Another problem of most build systems is that you have to breach media very often. In ant you program in XML... that in itself is something I think should be considered as a media breach... but most people then go and XSLT or write custom ant tasks. You use these, because the XML becomes unreasonably big if you do not do so, or things can be expressed more easy that way. Again the build system and the way of usage is to be considered as not powerful enough here. In make you often use autoconf... a joy in itself, but probably still better than many ant builds... only that autoconf doesn't help you much with java builds. In m1, well I mentioned the usage of jelly and ant tasks already. With the ant task you have not only a media breach, but also a breach in the build system usage... m1 was thought to be independent of ant, or not? And jelly... well let us better forget that chapter. Now in m2 you have your plugins and your XML, which is again a media breach. The only way for m2 to avoid this is to minimize the XML part and hope no custom plugin is required. But the standard answer from the m2 guys to all sorts of problems seems to be to write a plugin...
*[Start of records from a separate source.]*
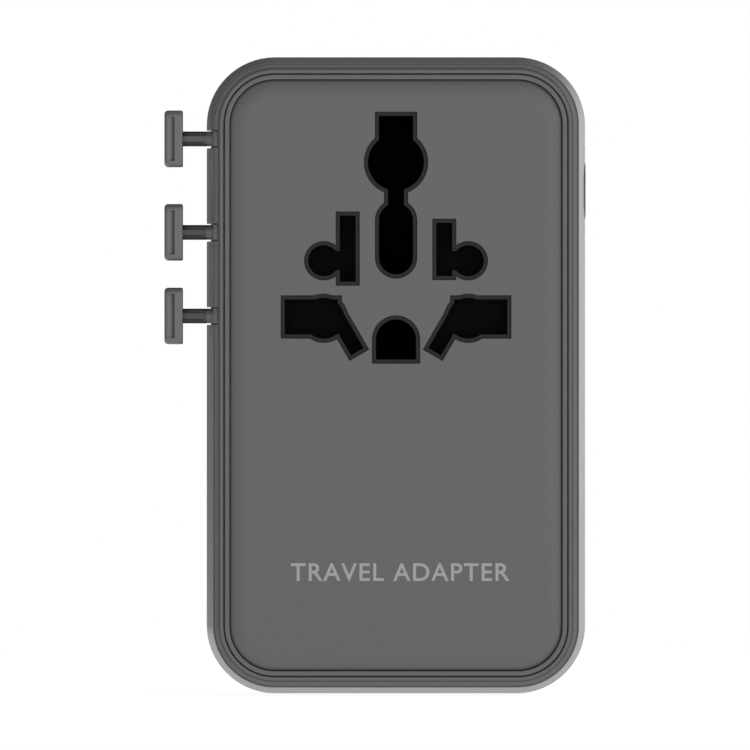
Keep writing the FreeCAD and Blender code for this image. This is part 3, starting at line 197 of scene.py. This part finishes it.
def round_edges(piece, radius, segments, wanted):
    """Rounds the edges whose two ends satisfy wanted."""
    activate(piece)
    bpy.ops.object.mode_set(mode="EDIT")
    bpy.ops.mesh.select_mode(type="EDGE")
    bpy.ops.mesh.select_all(action="DESELECT")
    bpy.ops.object.mode_set(mode="OBJECT")
    points = piece.data.vertices
    for edge in piece.data.edges:
        edge.select = wanted(*(points[number].co for number in edge.vertices))
    bpy.ops.object.mode_set(mode="EDIT")
    bpy.ops.mesh.bevel(offset=radius, segments=segments, affect="EDGES", clamp_overlap=False)
    end_edit()
    return piece


def runs_along(axis):
    """True for an edge parallel to the axis."""
    others = [other for other in range(3) if other != axis]
    return lambda start, end: all(abs(start[other] - end[other]) < 0.001 for other in others)


def lies_at(axis, place):
    """True for an edge in the plane at that place on the axis."""
    return lambda *ends: all(abs(end[axis] - place) < 0.001 for end in ends)


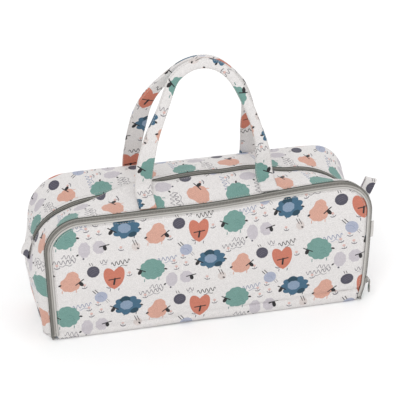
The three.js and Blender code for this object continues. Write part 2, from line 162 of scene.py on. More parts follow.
def settle(p):
    """The lopsided way the soft bag stands. Its top is higher on the right, and both its ends bulge."""
    x, y, z = np.moveaxis(p, -1, 0)
    front, rear = ramp(-y, 6, 50), ramp(y, 6, 50)
    front_lift = -2 + 10 * ramp(x, -20, 175)
    middle_lift = 6 * bump(x, 72, 50) - 8 * bump(x, -135, 62) + 8 * bump(x, -222, 50)
    rear_lift = 6 - 3.5 * bump(x, 0, 140)
    dz = ramp(z, 40, SEAM_TOP) * (front * front_lift + rear * rear_lift + (1 - front - rear) * middle_lift)
    foot, left_end, right_end = 1 - ramp(z, 0, 30), ramp(-x, 120, 206), ramp(x, 120, 206)
    # The front's lower edge is a little off the floor, and its right end swells above a drawn-in foot
    dz += 1.6 * bump(x, -20, 90) * foot * front
    dx = right_end * front * (2.0 * bump(z, 76, 104) - 4 * foot)
    dx += 3.6 * ramp(x, 150, 205) * ramp(-y, -ROLL_FRONT_Y + 0.5, HALF_DEPTH - 1.5)
    # The left end bulges high up, and again at the front near the floor
    dx -= left_end * ramp(y, -56, -34) * 7.5 * bump(z, 116, 74)
    dx -= left_end * bump(y, -38, 18) * 6 * (1 - ramp(z, 30, 110))
    return p + stacked(dx, 0, dz)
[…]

Ant was *never* intended to be a scripting language... in other words you "configure" Ant, you don't "program" Ant.
I see this differently. With the new stuff introduces in its last releases Ant has chosen to become a scripting language (mixins, macrodefs, ...). To cite Steve Loughran, an Ant committer and author of the book 'Ant in Action'. He said about the new features introduced by Ant: Think of all the fun you can have with that. With this and the Ant-contrib tasks of chapter 10, Ant is almost a real programming language. It doesn’t have local variables, but it does have something close to it.
Sure, things evolve... sometimes into monsters. My point was that the original vision was that Ant was not a scripting language. Have a look at "Ant: The Definitive Guide" from O'Reilly if you don't believe me.
Sure if you need something outside the set of existing tasks you need to program a new task, or use one of the scripting tasks that are available, which brings us right back to the same point I'm making above.
Um, is using a Java-based tool to build a Groovy project a breach as well? I'm not buying this argument at all... but I understand its your opinion and I respect that. :-)
It is about the mind set and the equivalence of tools. In this respect Java vs. Groovy is obviously not a breach in contrast to XML.
No I was just being a smart-ass, cause I didn't (and still don't) buy the media breach concept.
In smaller groups, where folks pretty much know about all of the codebase this might work. But in larger enterprise or open-source groups this is almost certainly a recipe for disaster, as you get new folks coming in all the time, they go look at build goo and don't understand it, or worse yet don't understand it and try to change it. Developer comprehension of build tools is IMO very important, especially when they have to muck with it, and IMO a build tool where you code up everything in any way you feel like at the moment, will probably cause some problems for new folks to understand easily.
For Java/Groovy developers a build based on Groovy is more transparent than a build based on an external XML language like Maven offers.
How? How does using a Groovy DSL-based tool make anything more transparent than an XML-based tool? There is still plumbing in both which makes the damn thing work. If a developer doesn't know how the pipes fit, they are still clueless about what is going on.
Groovy and XML are on pair if you consider them both languages... then the DSL and XML Schema are then parallel on the level of knowledge that a developer must comprehend to use the tool.
So I see them basically as the same. Both require some additional learning on the part of the user to make affective use of the tool. Only difference is the underlying language, so I don't really see how a Groovy-based tool becomes any more transparent to a Groovy developer.
BUT... that said, I do like Groovy and have wished for a Groovy-pom many times, almost went and crafted up a system like Gradle to do what I want the way I want. . And I look forward to seeing where Gradle can go in the future. I'm not convinced yet that its a better tool than Maven is... yet. My personal opinion is that is not quite mature enough, but we'll see where things go.
On an unrelated note, it would be kinda cool if Gradle could invoke a Maven plugin, not just Ant tasks.
I use Maven2 because ATM I believe it to be the best tool out there for the wide variety of simple to complex build systems I work on. As I mentioned before that didn't use to be the case. Before M2 it was M1, before M1 it was Ant and before Ant it wash Make. So I've no problem eventually evolving into another tool, as long as it can do the job I need to perform.
If it was me, and I was using an unmanageable Ant build, I think my recommendation would still be to move towards M2, split up monolithic modules and then wait to see what other tools can provide when they reach a level of enterprise maturity. From what I gather, the changes to split up monolithic modules will have a lot of synergy with an eventual/potential switch to Gradle. So IMO its baby steps. My desire (besides having someone other than myself do the work and deal with the stress) is to end up with a more modular groovy-core build, which trims down the core classes while providing artifacts for the ancillary ones... such that any build supporting Ivy or M2 can resolve them easily to quickly make use of them.
I still don't think Gradle is ready to do that, but I'd be happy to be wrong and I'll be the first to buy you a beer to celebrate the success... though you'd have to come visit me in Thailand :-P
Bottom line... I look forward to seeing where Gradle goes... but for my builds I'm gonna stick with m2 for now.